“Oh Sovereign LORD, help me for your name’s sake; out of the goodness of your love, deliver me. For I am poor and needy, and my heart is wounded within me.” Psalm 109:21-22
“How do ya turn this stupid thing OFF?!” And I was not happy when I said it! The ‘this’ referred to the ‘Lane Assistance’ button that is pre-programmed into both of our new vehicles. The first time I encountered its existence was VERY unwelcome and uncomfortable. When ‘it’ is engaged, it is STILL NOT WELCOME! Luckily for me, ‘it’ can be turned off with a touch of a button. So I did!
The lane-departure warning system uses sensors and cameras to detect the edges of the lane that I’m in. If the system thinks I’m about to cross a line unintentionally, it’ll warn me by, very briefly, stopping my steering capability. But even a nanosecond is too long for me and I come unglued. The way I see it, if I NEED assistance to stay in a lane, I shouldn’t even be behind the steering wheel.

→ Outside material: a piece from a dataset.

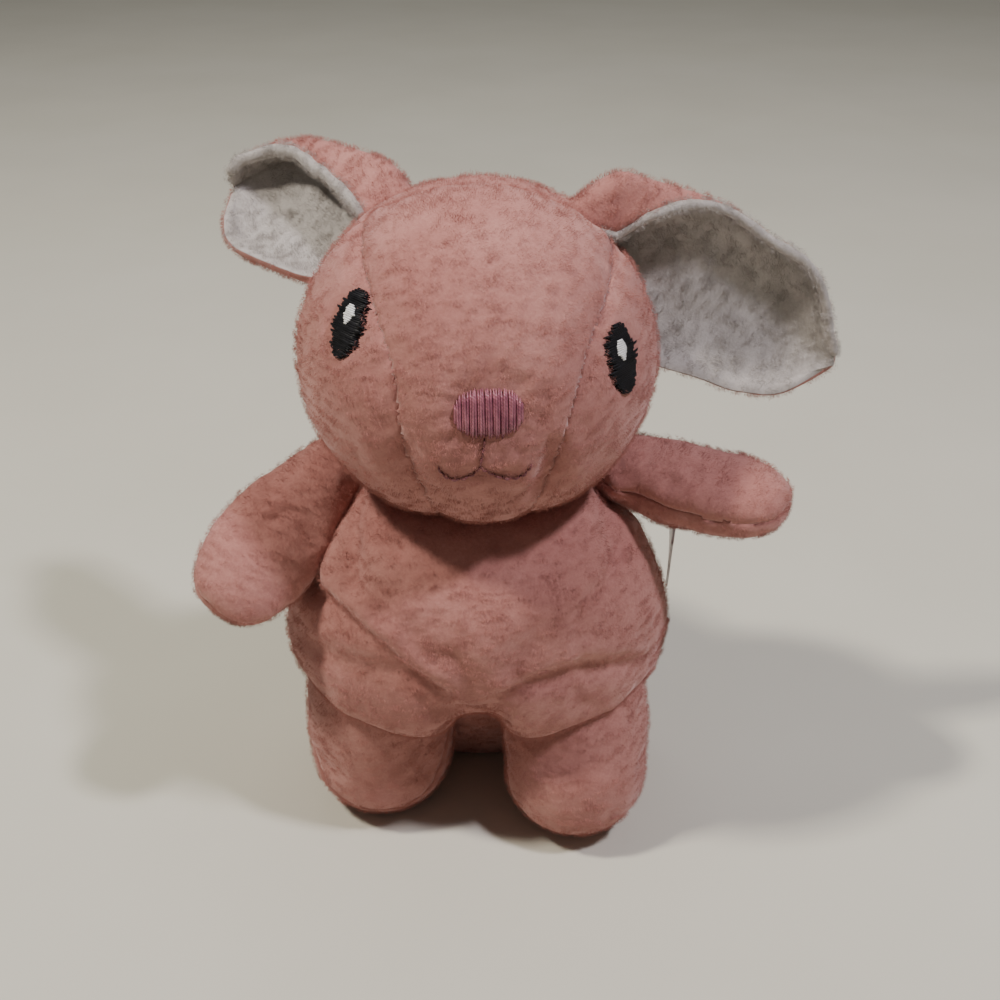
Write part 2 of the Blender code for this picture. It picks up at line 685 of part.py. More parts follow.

My 15 year old Grandson Isaac just received his ‘Learners Permit’ to start learning ‘how to drive.’ As a LEARNER, he is REQUIRED to have all kinds of assistance in the process. Meaning that his mom or dad will be required to sit beside him and tell him what to do and how to do it… that is until such time he proves he has learned to drive alone. The process takes a year and cannot be turned off!
Programmers at car companies had a meeting one day and determined that THEY needed to tell consumers what they needed! Having driven for 52 years, I don’t feel I need a computer jerking me around while I drive around, in an endless quest to avoid people, cars and potholes! That’s NOT to say that I don’t have needs! In fact, MY manufacturer built ‘needs assistance’ inside of ME!
A lesson I’ve learned, and hate continuing to learn, is that I actually REQUIRE assistance in MANY areas of my life. Since I am not my own, my title holder has ‘built in’ safety warnings REQUIRING regularly scheduled ‘Owner’s Manual’ study time. There I learn the ‘How-to’s’ for healthy maintenance of HIS property! A life where I am ONLY a steward who WILL BE held accountable.
Giving up control of my life is naturally hard. It became hard when sin entered and became man’s ‘life-blood.’ Learning that I am poor and needy with a broken heart is a wake up call that is more irritating than comforting. But I am blessed to have a Maker that completely acts and moves with MY, and His, best interests at heart! I’m still ‘learning!’
How is YOUR heart and do you regularly go to and depend upon HIM for assistance?